Dutch family business byFlow is a current global leader in development and sale of 3D food printers. Their portable unit weighs only about eight kilograms and can print over 50 different ingredients simply by changing ingredient cartridges, making it ideal for restaurants and catering businesses that want to offer something unique to their customers.
“Our mission is to change food for a more healthy, sustainable world,” said CEO Nina Hoff. “We supply hardware technology, but also build the ecosystem around it.”
That includes a recipe database of what is printable and what isn’t, how to adjust foods to make them printable and a standard design database of over 100 tried and tested designs. Their latest innovation is the byFlow studio, which allows users to upload and print personalized designs like photos or handwriting.
Their current audience includes patisseries and chocolatiers, bakeries, high-end restaurants and catering businesses that want to make extraordinary decorations that aren’t possible by mold or hand, as well as schools from all over the world keen to learn more about this technology.
ByFlow also has research projects underway with various European institutions that are looking at sustainable uses for the technology, like reducing food waste.

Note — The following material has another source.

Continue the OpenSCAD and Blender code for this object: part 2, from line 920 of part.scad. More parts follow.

It’s also working with food ingredient companies to continually refine the food paste used by the printers.
“The fillings have to be authentic and pure, so we use fresh foods in combination with bindings based on things like chickpea,” said Jeroen van der Graaf, creative innovation manager with Verstegen Spices, a food printing paste supplier. “We supply a lot of smaller, authentic companies who like to be different. In the future, we want to use food waste residues and fermented vegetables to make the pastes.”
TNO, a Dutch institute for applied scientific research, has been working on 3D printing of food for almost a decade, starting with putting chocolate powder into a 3D printer.

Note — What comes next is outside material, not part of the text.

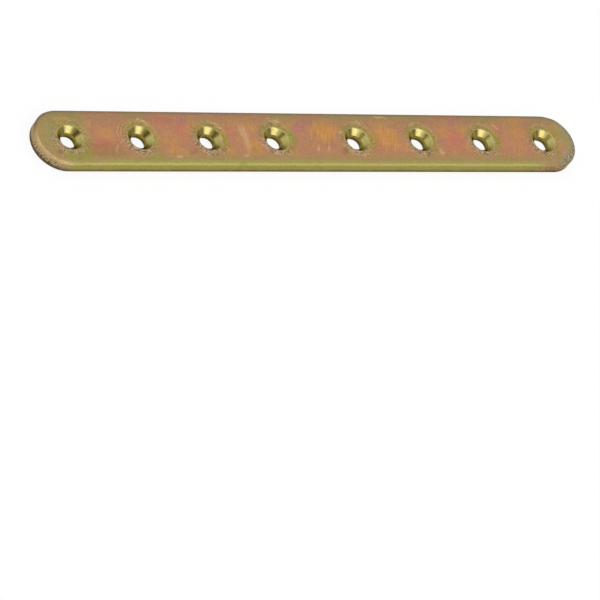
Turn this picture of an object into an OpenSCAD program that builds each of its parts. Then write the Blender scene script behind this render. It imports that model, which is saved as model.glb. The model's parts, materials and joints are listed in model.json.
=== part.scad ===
// Mending plate: a straight steel strip with round ends and a row of countersunk screw holes.
// It lies flat on its back face. X runs along the strip, Y across it and Z up through it,
// and the origin is the middle of the back face.

/* [Strip] */
// Length over both round ends
plate_length = 200; // [150:1:260]
// Width of the strip, and so the diameter of its round ends
plate_width = 20; // [17:0.5:30]
// Thickness through the flat middle of the strip
plate_thickness = 4; // [3:0.1:6]

/* [Edges] */
// Width of the rolled border along each long edge, where the top falls away
roll_width = 2; // [1:0.1:2.5]
// Radius of that falling border
roll_radius = 4.5; // [3.5:0.1:8]
// Radius of the long upper edges, below the rolled border
edge_radius = 0.6; // [0.2:0.05:0.8]
// Radius of the lower edge, all the way round the back
back_radius = 0.4; // [0.1:0.05:0.8]
// Radius left by tumbling on the upper rim of the cropped round ends
rim_radius = 0.5; // [0.1:0.05:0.8]

/* [Screw holes] */
// Number of holes on each side of the middle
holes_per_side = 4; // [2:1:4]
// Distance between the two holes nearest the middle
middle_gap = 30; // [16:0.5:60]
// Distance from each end of the strip to the centre of its last hole
end_margin = 12; // [11:0.1:16]
// Diameter of the straight bore through the plate
bore_diameter = 5.2; // [4:0.1:6]
// Diameter of the countersink where it opens in the top face
sink_diameter = 9; // [8:0.1:12]
// Angle of the countersink, from wall to wall
sink_angle = 90; // [80:1:100]
// Width of the shallow dish that pressing leaves around each countersink
dish_width = 1.8; // [0.8:0.1:2.2]
// Depth of that dish at the edge of the countersink
dish_depth = 0.12; // [0.04:0.01:0.2]

/* [Hidden] */
half_width = plate_width / 2;
end_centre = plate_length / 2 - half_width;
hole_pitch = (plate_length / 2 - end_margin - middle_gap / 2) / (holes_per_side - 1);
sink_depth = (sink_diameter - bore_diameter) / 2 / tan(sink_angle / 2);
// How far the centre of the edge's small arc lies above the centre of the border's wide arc,
// so that the small arc touches both the wide one and the side wall
edge_rise = sqrt(pow(roll_radius - edge_radius, 2) - pow(roll_width - edge_radius, 2));
// How far every cutting shape reaches past the metal that it cuts
reach = 1;
$fn = 96;

// What a round of the given radius takes off an upper right corner that lies at the origin
module corner_waste(radius) {
    difference() {
        translate([-radius, -radius]) square(radius + reach);
        translate([-radius, -radius]) circle(radius);
    }
}

// What the rolling takes off the strip beside one long edge, whose square corner lies at the origin:
// all that is outside the border's wide arc, the edge's small arc and the side wall below them
module roll_waste() {
    border_centre = [-roll_width, -roll_radius];
    edge_centre = border_centre + [roll_width - edge_radius, edge_rise];
    touch = roll_radius / (roll_radius - edge_radius) * (roll_width - edge_radius);
    difference() {
        translate(border_centre) square([roll_width + reach, roll_radius + reach]);
        intersection() {
            translate(border_centre) circle(roll_radius);
            translate(border_centre) square([touch, roll_radius]);
        }
        translate(edge_centre) circle(edge_radius);
        translate(border_centre) square([roll_width, edge_rise]);
    }
}

// The strip's section across its width, as it comes from the rolling mill
module strip_section() {
    difference() {
        translate([-half_width, 0]) square([plate_width, plate_thickness]);
        for (side = [0, 1]) mirror([side, 0]) {
            translate([half_width, plate_thickness]) roll_waste();
            translate([half_width, 0]) mirror([0, 1]) corner_waste(back_radius);
        }
    }
}

// The strip's full length, drawn along X
module strip() {
    rotate([90, 0, 90])
        linear_extrude(plate_length, center = true) strip_section();
}

// The outline that the strip is cropped to, with the rims of its round ends broken
module cropped_outline() {
    translate([-end_centre, -half_width, 0]) cube([2 * end_centre, plate_width, plate_thickness]);
    for (side = [-1, 1]) translate([side * end_centre, 0, 0])
        rotate_extrude() difference() {
            square([half_width, plate_thickness]);
            translate([half_width, plate_thickness]) corner_waste(rim_radius);
            translate([half_width, 0]) mirror([0, 1]) corner_waste(back_radius);
        }
}

// A cone that opens upwards from the given depth below the top face, and goes on a little above it
module cone_from(depth, lower_diameter, mouth_diameter) {
    overshoot = 1.1;
    translate([0, 0, plate_thickness - depth])
        cylinder(h = overshoot * depth, d1 = lower_diameter,
                 d2 = lower_diameter + overshoot * (mouth_diameter - lower_diameter));
}

// One screw hole: a straight bore, the countersink above it and the dish around that.
// The dish is a flat cone that would reach the bore if the countersink weren't there.
module screw_hole() {
    dish_diameter = sink_diameter + 2 * dish_width;
    dish_drop = dish_depth * (dish_diameter - bore_diameter) / (2 * dish_width);
    translate([0, 0, -reach]) cylinder(h = plate_thickness + 2 * reach, d = bore_diameter);
    cone_from(sink_depth, bore_diameter, sink_diameter);
    cone_from(dish_drop, bore_diameter, dish_diameter);
}

module mending_plate() {
    color([0.66, 0.55, 0.36])
        difference() {
            intersection() {
                strip();
                cropped_outline();
            }
            for (side = [-1, 1], i = [0 : holes_per_side - 1])
                translate([side * (middle_gap / 2 + i * hole_pitch), 0, 0]) screw_hole();
        }
}

mending_plate();
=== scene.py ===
import json
import math

import bpy
import numpy as np
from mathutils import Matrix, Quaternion, Vector


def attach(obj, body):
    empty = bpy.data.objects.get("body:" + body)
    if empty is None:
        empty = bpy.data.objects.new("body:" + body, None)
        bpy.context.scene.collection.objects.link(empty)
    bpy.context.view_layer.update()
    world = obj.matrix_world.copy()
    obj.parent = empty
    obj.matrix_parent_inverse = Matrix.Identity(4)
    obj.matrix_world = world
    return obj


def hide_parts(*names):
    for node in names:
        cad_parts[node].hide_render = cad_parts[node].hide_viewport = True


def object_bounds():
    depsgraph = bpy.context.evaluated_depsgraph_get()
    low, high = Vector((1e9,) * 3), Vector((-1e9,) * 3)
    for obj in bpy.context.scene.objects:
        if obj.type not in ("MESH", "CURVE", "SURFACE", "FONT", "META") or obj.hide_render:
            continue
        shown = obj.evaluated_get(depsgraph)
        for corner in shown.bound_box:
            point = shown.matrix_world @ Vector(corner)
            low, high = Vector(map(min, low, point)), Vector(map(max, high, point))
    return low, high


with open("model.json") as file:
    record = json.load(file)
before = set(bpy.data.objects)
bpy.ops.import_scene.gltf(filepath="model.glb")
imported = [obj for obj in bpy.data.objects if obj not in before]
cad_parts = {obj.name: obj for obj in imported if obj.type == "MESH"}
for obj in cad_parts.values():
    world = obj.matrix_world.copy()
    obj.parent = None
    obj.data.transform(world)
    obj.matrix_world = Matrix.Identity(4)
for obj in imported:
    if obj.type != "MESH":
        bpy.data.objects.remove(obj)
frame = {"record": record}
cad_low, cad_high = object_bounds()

MM = 0.001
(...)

There, experts including Mathijs de Schipper, a research scientist in additive manufacturing, have been working on increasing the speed of 3D food printing as well as on technologies to improve the texture and performance of the pastes and added fillings, such as a pasta dough with cream cheese that would create a ravioli-like eating experience.
“If you speed up the process, you need a bigger machine. If your shell material isn’t strong enough, you will get bleed out of the filling,” de Schipper said. “You have to take this into account when making your design — this is all to improve the eating experience and so we can personalize food.”
Personalized, print-to-order meals for people with swallowing problems is one practical application for the technology, according to de Schipper. Another is 3D printing food for the military, where meals could be made to order based on each soldier’s performance.
“Depending on effort needed in their deployment, soldiers need different calorie levels,” de Schipper said. “Rations are currently all the same, but can we improve them by personalizing the amount of nutrition you get and improving the performance of the soldiers, especially those in unique conditions like pilots or sharpshooters or those deployed in the Arctic?”
TNO researchers are currently working on a project with the Dutch military to provide soldiers with a personalized snack in addition to their standard ration.
The technology is still very much in its infancy though, and it’s difficult to increase both the scale of production and the level of personalization of the printed food products at the same time.
They know their goal, however. As de Schipper says, it’s to make the technology easily scalable to produce large volumes and move from a single material per layer to a composition of specific powders to boost taste, nutrition and applicable uses.